The realization that Clearview has been pulling photos from public websites has led to pushback from those websites as well. Twitter, Facebook, YouTube and Venmo have all told the company to stop pulling information from their sites. New Jersey’s attorney general has said police in his state should stop using the software.

Privacy advocates have expressed similar problems with Nextdoor’s increasing integration with law enforcement.

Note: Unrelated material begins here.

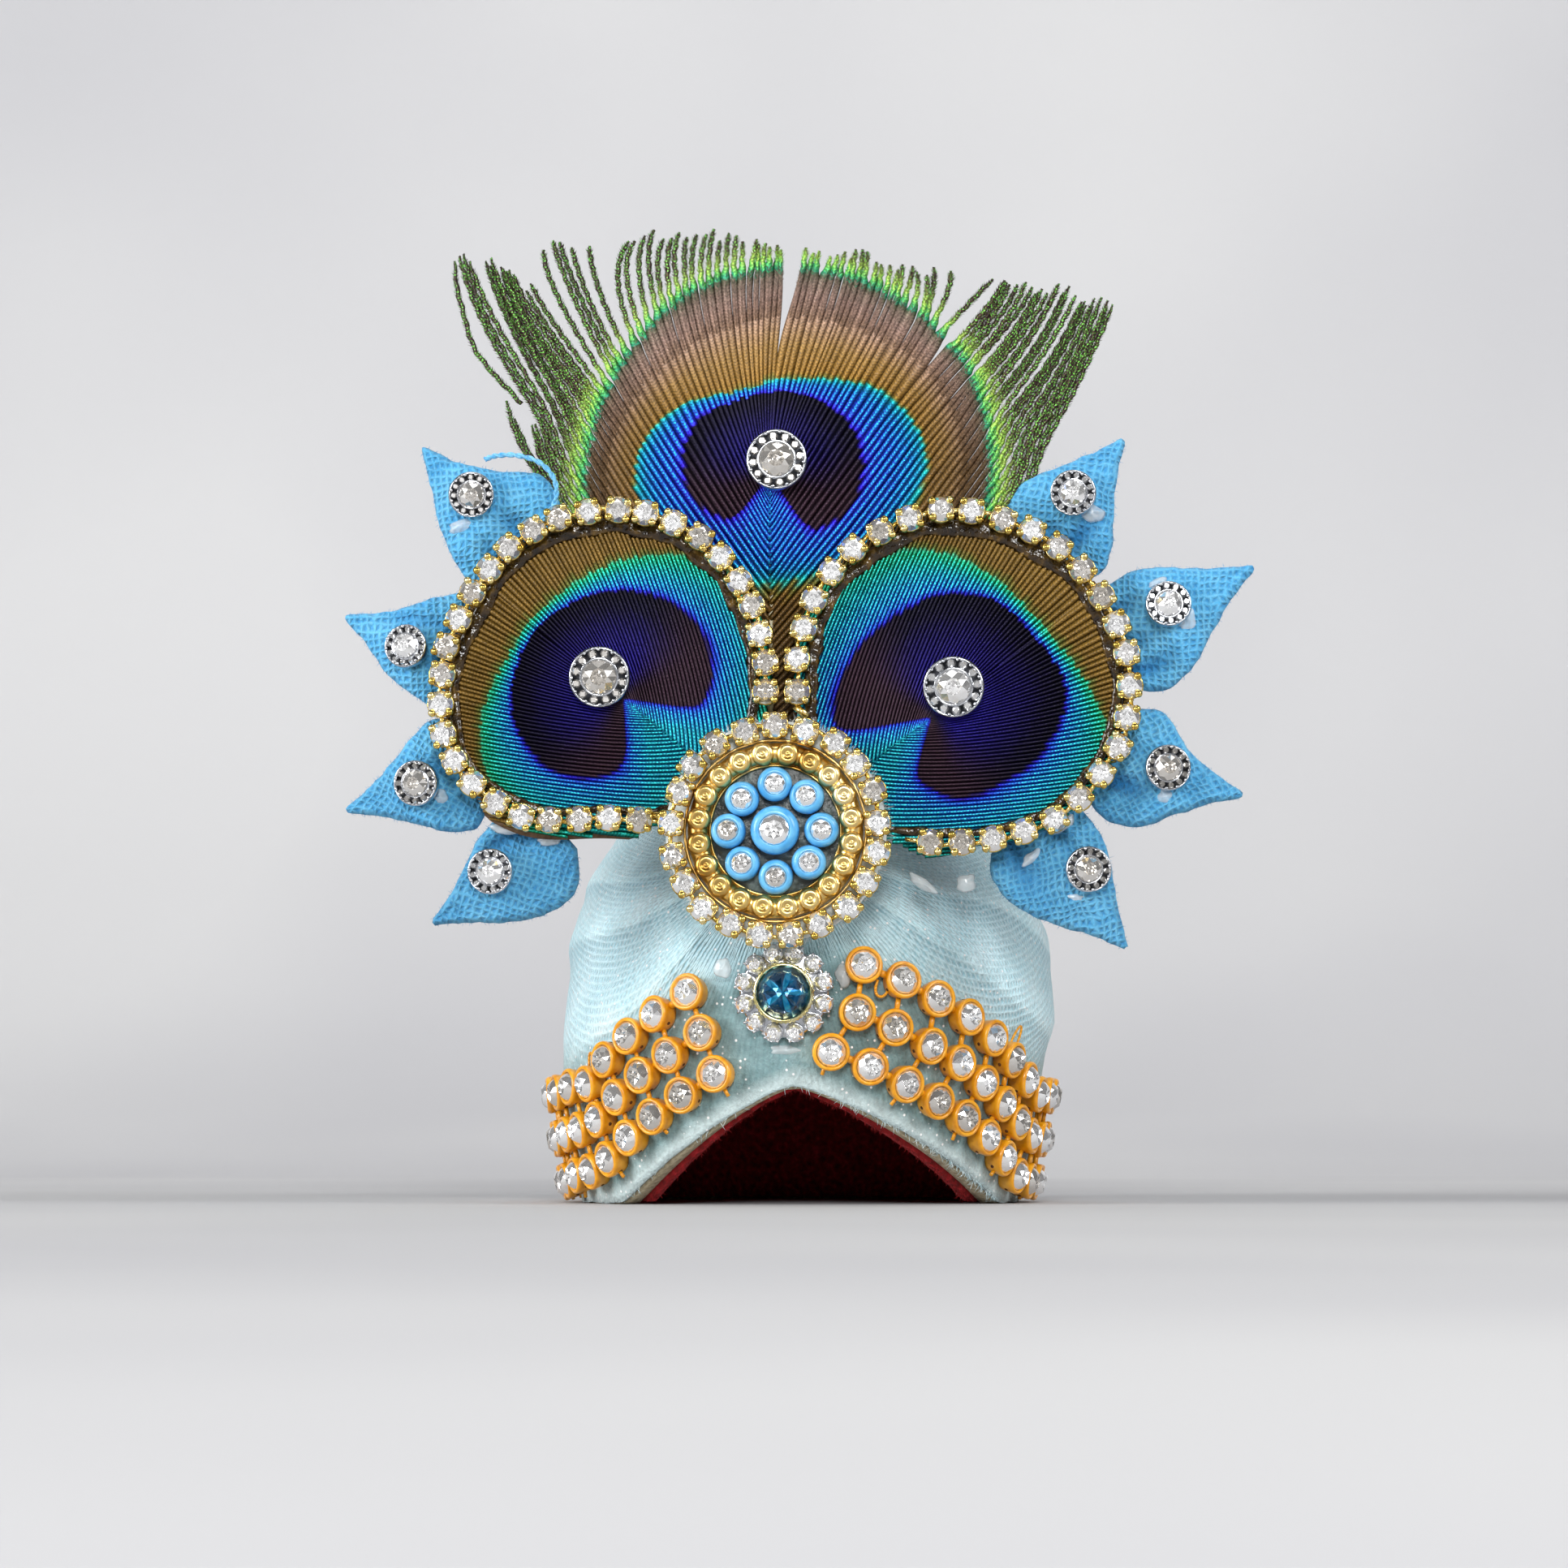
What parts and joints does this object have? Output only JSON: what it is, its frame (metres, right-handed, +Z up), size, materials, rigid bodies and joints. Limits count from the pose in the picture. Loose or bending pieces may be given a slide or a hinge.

They say the partnership between the app and law enforcement leads to citizens writing amateur police reports that give skewed visions of the city in which they live, resulting in a cycle in which neighborhoods actually worsen because people already believed they were worsening.

Critics also say that distilling crime reporting down to a simple click of a mouse can escalate minor complaints that normally wouldn’t be deemed worthy of police involvement.

“I’m concerned about the general trend of these murky or opaque private-public partnerships with police or other core government services that were traditionally more publicly managed,” Rachel Thomas, the founding director of the Center for Applied Data Ethics at the University of San Francisco, told City Lab.

While no technology is perfect, these apps have certainly been able to help police serve and protect their local communities. As time goes on and these pieces of software become more tightly intertwined with law enforcement, they could provide cops with exactly the ammunition they need in their fight against crime.